Festa da bola: “Vida que segue”
José Cruz
Que toda a exposição que Neymar terá, agora como autor do gol mais bonito de 2011 – e que gol! –, consagrado pela eleição da Fifa, contribua para despertar nos jovens o desejo de termos um país esportivo com mais dignidade e politicamente mais sério.
Passado e presente
Em 1958 acompanhei por um radinho de pilha – a extraordinária invenção da época – a primeira conquista brasileira de um título mundial. Brasil 5×2 Suécia. Em 1962, na conquista do bicampeonato, no Chile, tínhamos outra grande invenção, o vídeo-tape!
Hoje, acompanho pela TV, ao vivo, a festa da Fifa, premiação aos melhores do mundo de 2011, a “Bola de Ouro” da Fifa.

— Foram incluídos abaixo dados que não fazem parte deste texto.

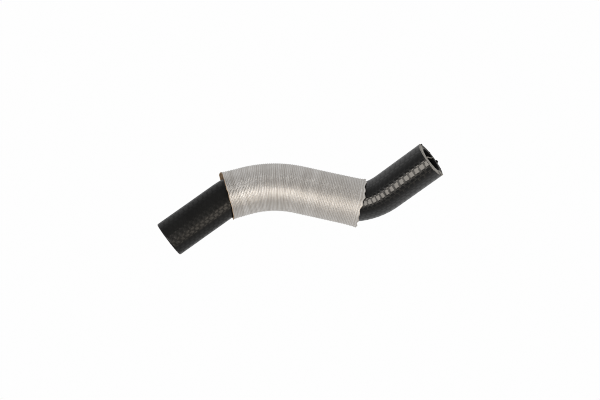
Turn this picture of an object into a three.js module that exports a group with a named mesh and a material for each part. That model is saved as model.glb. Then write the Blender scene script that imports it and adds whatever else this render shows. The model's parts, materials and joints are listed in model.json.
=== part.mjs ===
// Charge air hose: a moulded rubber hose with a bend near each end,
// and a foil-faced heat shield sleeve pushed over its middle.
// Millimetres, +Z up. +X runs along the left leg, seen from above.

import * as THREE from 'three';

// Rubber hose
const HOSE_OUTER_D = 28;
const HOSE_BORE_D = 19;
const LEFT_LEG = 73;        // end face to the corner of the first bend
const MIDDLE_LEG = 88;      // corner to corner
const RIGHT_LEG = 62;       // corner of the second bend to the end face
const LEFT_BEND_R = 52;
const RIGHT_BEND_R = 45;
const MIDDLE_HEADING = -48; // degrees in plan, from the left leg
const RIGHT_HEADING = 1.2;
const LEFT_RISE = 4.8;      // degrees that a leg climbs towards its end
const RIGHT_RISE = 18.8;

// Heat shield sleeve: it lies level on the floor and the hose leans on its inside
const SLEEVE_PLAY = 3;      // radial room round the hose
const TOUCH_GAP = 0.3;      // left where the hose leans on the sleeve
const SLEEVE_WALL = 0.8;
const SLEEVE_BEND_R = 84;
const SLEEVE_TURN = 27.4;   // degrees that its left run is turned from the middle leg
const SLEEVE_CORNER = 17;   // its own corner, past the hose's first corner
const SLEEVE_LEFT_RUN = 34; // its left end to its corner
const SLEEVE_SHORT = 4.6;   // its right end stops this far before the second corner
const SLEEVE_LEFT_CUT = 8;  // degrees that its left end is cut askew, shorter on top

// Facets
const ROUND_SEGMENTS = 48;
const STEP_ANGLE = 4;       // degrees of bend between sections
const MIN_BEND_STEPS = 3;
const SAME_PLACE = 1e-3;

const RUBBER = { color: 0x1c1c1e, roughness: 0.55, metalness: 0 };
const FOIL = { color: 0xb4b0a8, roughness: 0.5, metalness: 0.75 };

const { degToRad } = THREE.MathUtils;

function heading(planAngle, rise = 0) {
  const plan = degToRad(planAngle);
  const climb = degToRad(rise);
  return new THREE.Vector3(
    Math.cos(plan) * Math.cos(climb),
    Math.sin(plan) * Math.cos(climb),
    Math.sin(climb),
  );
}

// A centreline kept as sections: a point and a direction each.
class Centreline extends THREE.Curve {
  constructor(sections) {
    super();
    this.sections = sections;
  }

  section(u) {
    return this.sections[Math.round(u * (this.sections.length - 1))];
  }

  getPointAt(u, target = new THREE.Vector3()) {
    return target.copy(this.section(u).point);
  }

  getTangentAt(u, target = new THREE.Vector3()) {
    return target.copy(this.section(u).along);
  }
}

// Sections round a bend from a point, turning from one direction to another.
function bendSections(start, from, to, radius) {
  const turn = from.angleTo(to);
  const side = to.clone().addScaledVector(from, -from.dot(to)).normalize();
  const steps = Math.max(MIN_BEND_STEPS, Math.ceil(turn / degToRad(STEP_ANGLE)));
  const sections = [];
  for (let i = 0; i <= steps; i += 1) {
    const angle = (turn * i) / steps;
    sections.push({
      point: start.clone()
        .addScaledVector(from, radius * Math.sin(angle))
        .addScaledVector(side, radius * (1 - Math.cos(angle))),
      along: from.clone()
        .multiplyScalar(Math.cos(angle))
        .addScaledVector(side, Math.sin(angle)),
    });
  }
  return sections;
}

// Round a corner of the hose: the tangent points lie on its two legs.
function cornerSections(corner, from, to, radius) {
  const setback = radius * Math.tan(from.angleTo(to) / 2);
  const start = corner.clone().addScaledVector(from, -setback);
  return bendSections(start, from, to, radius);
}

function hoseCentreline() {
  const left = heading(0, -LEFT_RISE);
  const middle = heading(MIDDLE_HEADING);
  const right = heading(RIGHT_HEADING, RIGHT_RISE);
  const firstCorner = new THREE.Vector3();
  const secondCorner = middle.clone().multiplyScalar(MIDDLE_LEG);
  const leftEnd = left.clone().multiplyScalar(-LEFT_LEG);
  const rightEnd = secondCorner.clone().addScaledVector(right, RIGHT_LEG);
  return new Centreline([
    { point: leftEnd, along: left },
    ...cornerSections(firstCorner, left, middle, LEFT_BEND_R),
    ...cornerSections(secondCorner, middle, right, RIGHT_BEND_R),
    { point: rightEnd, along: right },
  ]);
}

function sleeveCentreline() {
  const left = heading(MIDDLE_HEADING + SLEEVE_TURN);
  const middle = heading(MIDDLE_HEADING);
  const aside = heading(MIDDLE_HEADING + 90);
  const lean = SLEEVE_PLAY - TOUCH_GAP;
  const corner = middle.clone().multiplyScalar(SLEEVE_CORNER).addScaledVector(aside, lean);
  const leftEnd = corner.clone().addScaledVector(left, -SLEEVE_LEFT_RUN);
  const rightRun = MIDDLE_LEG - SLEEVE_SHORT - SLEEVE_CORNER;
  const rightEnd = corner.clone().addScaledVector(middle, rightRun);
  return new Centreline([
    { point: leftEnd, along: left },
    ...cornerSections(corner, left, middle, SLEEVE_BEND_R),
    { point: rightEnd, along: middle },
  ]);
}

function pipe(centreline, outerD, boreD) {
  const ring = new THREE.Shape().absarc(0, 0, outerD / 2, 0, 2 * Math.PI);
  ring.holes.push(new THREE.Path().absarc(0, 0, boreD / 2, 0, 2 * Math.PI));
  return new THREE.ExtrudeGeometry(ring, {
    extrudePath: centreline,
    steps: centreline.sections.length - 1,
    curveSegments: ROUND_SEGMENTS / 2,
  });
}

function piece(name, geometry, look) {
  const mesh = new THREE.Mesh(geometry, new THREE.MeshStandardMaterial(look));
  mesh.name = name;
  return mesh;
}

// Slides the points of a level pipe's first section along it, shorter on top.
function cutAskew(geometry, centreline, degrees) {
  const { point, along } = centreline.sections[0];
  const position = geometry.getAttribute('position');
  const vertex = new THREE.Vector3();
  for (let i = 0; i < position.count; i += 1) {
    vertex.fromBufferAttribute(position, i);
    const height = vertex.z - point.z;
    if (Math.abs(vertex.clone().sub(point).dot(along)) < SAME_PLACE) {
      vertex.addScaledVector(along, height * Math.tan(degToRad(degrees)));
      position.setXYZ(i, ...vertex);
    }
  }
}

const sleeveBore = HOSE_OUTER_D + 2 * SLEEVE_PLAY;
const sleeveRoute = sleeveCentreline();
const hose = pipe(hoseCentreline(), HOSE_OUTER_D, HOSE_BORE_D);
const sleeve = pipe(sleeveRoute, sleeveBore + 2 * SLEEVE_WALL, sleeveBore);
cutAskew(sleeve, sleeveRoute, SLEEVE_LEFT_CUT);

const group = new THREE.Group();
group.add(piece('rubber_hose', hose, RUBBER));
group.add(piece('heat_shield_sleeve', sleeve, FOIL));

// The origin sits under the middle of the whole, on the floor.
const box = new THREE.Box3().setFromObject(group);
const centre = box.getCenter(new THREE.Vector3());
for (const mesh of group.children) {
  mesh.geometry.translate(-centre.x, -centre.y, -box.min.z);
}

export default group;
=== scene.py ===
"""Looks of a charge air hose: moulded rubber with a knitted cover, and a ribbed foil sleeve."""

import json
import math

import bpy
import numpy as np
from mathutils import Matrix, Vector


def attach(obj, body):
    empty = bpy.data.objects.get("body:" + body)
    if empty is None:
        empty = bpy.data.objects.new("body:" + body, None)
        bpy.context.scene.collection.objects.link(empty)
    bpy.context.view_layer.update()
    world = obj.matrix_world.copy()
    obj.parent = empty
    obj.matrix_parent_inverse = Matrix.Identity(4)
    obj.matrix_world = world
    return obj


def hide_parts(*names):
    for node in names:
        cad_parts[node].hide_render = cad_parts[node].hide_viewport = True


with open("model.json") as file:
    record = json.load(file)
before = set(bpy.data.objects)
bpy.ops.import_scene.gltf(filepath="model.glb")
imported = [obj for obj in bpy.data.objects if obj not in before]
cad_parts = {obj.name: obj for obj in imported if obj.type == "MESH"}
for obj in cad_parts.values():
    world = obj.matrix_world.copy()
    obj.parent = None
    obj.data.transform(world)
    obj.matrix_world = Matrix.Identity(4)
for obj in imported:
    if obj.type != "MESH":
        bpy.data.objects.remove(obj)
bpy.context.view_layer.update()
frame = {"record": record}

MM = 0.001
TURN = 2 * math.pi
FLOOR_GAP = 0.05      # no point is lower, so nothing lies in the plane of the floor

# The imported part's own sizes, in millimetres and degrees
HOSE_R = 14.0
BORE_R = 9.5
LEFT_LEG = 73.0
MIDDLE_LEG = 88.0
RIGHT_LEG = 62.0
LEFT_BEND_R = 52.0
RIGHT_BEND_R = 45.0
MIDDLE_HEADING = -48.0
RIGHT_HEADING = 1.2
LEFT_RISE = 4.8
RIGHT_RISE = 18.8
SLEEVE_R = 17.8
SLEEVE_LEAN = 2.7
SLEEVE_BEND_R = 84.0
SLEEVE_TURN = 27.4
SLEEVE_CORNER = 17.0
SLEEVE_LEFT_RUN = 34.0
SLEEVE_SHORT = 4.6
SLEEVE_LEFT_CUT = 8.0

# How finely the pieces are divided: steps in millimetres, and points round a ring
ARC_STEP = 0.5
STRAIGHT_STEP = 1.0
HOSE_STEP = 0.55
BORE_STEP = 2.5
HOSE_SIDES = 168
FACE_RINGS = 10
SLEEVE_SIDES = 120
RIB_SAMPLES = 6
INNER_SAMPLES = 3
THREAD_SIDES = 8
PITCH_SAMPLES = 2000

# Seeds of the random draws
HOSE_SEED = 5
KNIT_SEED = 41
SLEEVE_SEED = 11
RIB_SEED = 3
TONE_SEED = 29
THREAD_SEED = 23

# Knitted cover: slanted stitches in wide and narrow rows along the hose, in millimetres
KNIT_PAIRS = 12
WIDE_SHARE = 0.66     # share of a pair of rows
PAIR_PHASE = -0.013
STITCH_PITCHES = ((0, 4.3), (110, 4.2), (150, 3.4), (168, 3.6), (185, 4.5), (217, 4.7))
PAST_END = 5
STITCH_DEPTH = 0.05
WIDE_TILT = 0.16      # share of a stitch, from one edge of a row to the other
NARROW_TILT = -0.16
ROW_SHIFT = 0.40      # share of a stitch, from a wide row to a narrow one
GROOVE_WIDTH = 0.17   # share of a stitch
CORNER_ROUND = 0.10   # the stitches' corners are cut off by this share of a stitch
BORDER_WIDTH = 0.060  # share of a pair of rows
BORDER_DEPTH = 0.85   # share of the depth of a groove
CROWN = 0.15
KNIT_FADE = 1.5       # the marks fade out this near to a cut end
UNEVEN_STITCH = 0.08  # share of a stitch
UNEVEN_PERIOD = 97.0
UNEVEN_TERMS = 24
PAIR_SPREAD = 37      # each row takes its unevenness from another stretch of one wave
NARROW_SPREAD = 19
COVER_WAVE = 0.05
COVER_TERMS = 9
COVER_RAISE = 0.05
EDGE_ROUND = 0.3

# Rubbers of the cover: name, specular level, lowest and highest roughness, and how light it is
RUBBERS = (
    ("dull_rubber", 0.28, 0.19, 0.26, 0.0145),
    ("glossy_rubber", 0.93, 0.115, 0.16, 0.0055),
    ("dull_groove", 0.17, 0.30, 0.38, 0.0135),
    ("glossy_groove", 0.66, 0.31, 0.37, 0.006),
)
# Places of the materials in each piece's list
DULL, CUT, LINER, GLOSSY, DULL_GROOVE, GLOSSY_GROOVE = range(6)
FOIL, KRAFT = range(2)
GROOVE_FROM = 0.5     # a face that lies deeper than this has the rubber of the grooves
CHANGE_AT = 110.0     # under the sleeve, the left leg's dull rubber gives way to glossy rubber
PALE_FRINGE = 0.3     # width of the pale edge beside the right cut face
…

Essa transição da tecnologia em cinqüenta anos é espetacular e emocionante. Tão emocionante como o futebol que nos leva à arquibancada ou nos prende a uma cadeira, na torcida pelo espetáculo da bola, por um gol como os de Neymar, uma jogada como as de Ronaldinho Gaúcho, enfim.
Festão
Festa de luxo em Zurique com presença de personalidades internacionais.
O Brasil teve dois representantes, o que demonstra a “unidade” das autoridades políticas do futebol no país da Copa 2014: Ronaldo, pela CBF, e Pelé, anunciado como o “Atleta do Século”. Nossos dois fenomenais ex-jogadores brasileiros estão, agora, em campos políticos opostos.
No discurso, Sua Majestade apresentou-se como representante da presidenta Dilma Rousseff. Governo e CBF, cada um na sua…
Poder
A festa da Fifa é o ponto final de uma temporada que demonstra o poder do futebol e atende aos poderosos patrocinadores. E que “poderosos”! Coca-Cola, Adidas, Emirates, Sony, Visa, Hyundai.
Por aqui as coisas vão mal. Tanto, que nem Havelange nem Ricardo Teixeira deram as caras na festa da Fifa, logo onde já tiveram seus dias de glória… E, por tantas “glórias recebidas”, agora são indesejados por lá.
Não que Blatter, o poderoso chefão, seja flor de odor agradável, ou que a hipocrisia esteja afastada da Fifa. Mas Blatter é o dono da bola e do campo de jogo. Logo…
Balanços
É neste contexto que o Brasil se apresenta atualmente em sexto lugar no ranking mundial de seleções de futebol.
Mesmo assim, teve aumento de 57% em suas receitas de patrocínios entre 2008 (R$ 104,7 milhões) e 2009 (R$ 164,9 milhões), valores que devem crescer quando conhecermos o balanço de 2011.
Já o futebol nacional teve receita de R$ 566 milhões em 2009, aí incluídos recursos gerados pelos clubes e pela CBF. Resultado: crescimento de 274% nos últimos oito anos, revela Amir Somoggi, da BDO RCS Auditores Independentes, de São Paulo.
Diferenças
Números, festas, homenagens, muito dinheiro, glamour. Tudo isso faz parte do cenário futebolístico internacional, que esconde nas emoções do jogo da bola fenomenais falcatruas e intensa corrupção.
Do que li e ouvi de autoridades no último ano, não tenho mais dúvida de que o esporte em geral e o futebol em particular movimentam uma fenomenal máquina de lavar dinheiro, enriquecendo uma elite movida pelo esforço dos atletas e promovendo projeção social ilusória.
Ronaldo, Pelé, Neymar, Messi, enfim, são protagonistas de luxo desse espetáculo esportivo-econômico-financeiro que se tornou emocionante e bilionário, mas de exaltação para poucos.
Porque, afinal, do lado de cá, por exemplo, outro astro da bola que já esteve no topo dos melhores do mundo, Ronaldinho Gaúcho, está ofuscado. E nesse mundo de festas e valores não consegue, sequer, receber do Flamengo os seus salários em dia. Três meses de atraso. Mas o clube fala em novas contratações.
Vida que segue…
Em 2001, documentos oficiais da CBF revelavam que apenas 3,7% dos jogadores profissionais brasileiros recebiam mais de 20 salários-mínimos (R$ 151,00 à época).
Mais: em 1996, 81% dos profissionais do país recebiam até dois salários mínimos, número que saltou para 84,8% em 2000. Os dados estão no relatório da CPI da CBF Nike, e, apesar do tempo passado, essa realidade em termos percentuais não mudou muito até hoje.
Como diria João Saldanha: “Vida que segue”.